> Problem description
Write each line out again exactly as written.

########################################

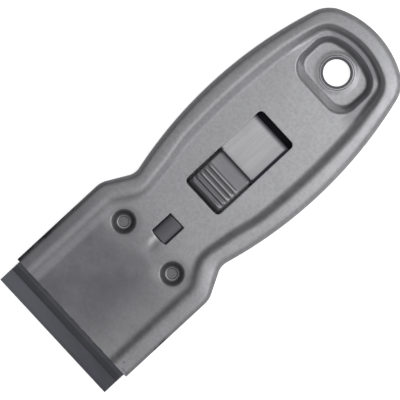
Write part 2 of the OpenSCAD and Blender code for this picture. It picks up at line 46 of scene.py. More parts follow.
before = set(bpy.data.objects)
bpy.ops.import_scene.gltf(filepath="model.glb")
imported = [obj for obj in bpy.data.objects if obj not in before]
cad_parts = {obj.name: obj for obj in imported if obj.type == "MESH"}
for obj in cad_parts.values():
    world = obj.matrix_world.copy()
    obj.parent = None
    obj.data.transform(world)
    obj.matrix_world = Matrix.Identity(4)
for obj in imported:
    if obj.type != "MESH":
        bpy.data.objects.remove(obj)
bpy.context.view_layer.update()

########################################

> Complete answer
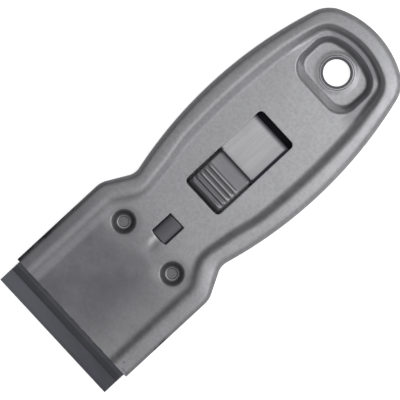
Write part 2 of the OpenSCAD and Blender code for this picture. It picks up at line 46 of scene.py. More parts follow.
before = set(bpy.data.objects)
bpy.ops.import_scene.gltf(filepath="model.glb")
imported = [obj for obj in bpy.data.objects if obj not in before]
cad_parts = {obj.name: obj for obj in imported if obj.type == "MESH"}
for obj in cad_parts.values():
    world = obj.matrix_world.copy()
    obj.parent = None
    obj.data.transform(world)
    obj.matrix_world = Matrix.Identity(4)
for obj in imported:
    if obj.type != "MESH":
        bpy.data.objects.remove(obj)
bpy.context.view_layer.update()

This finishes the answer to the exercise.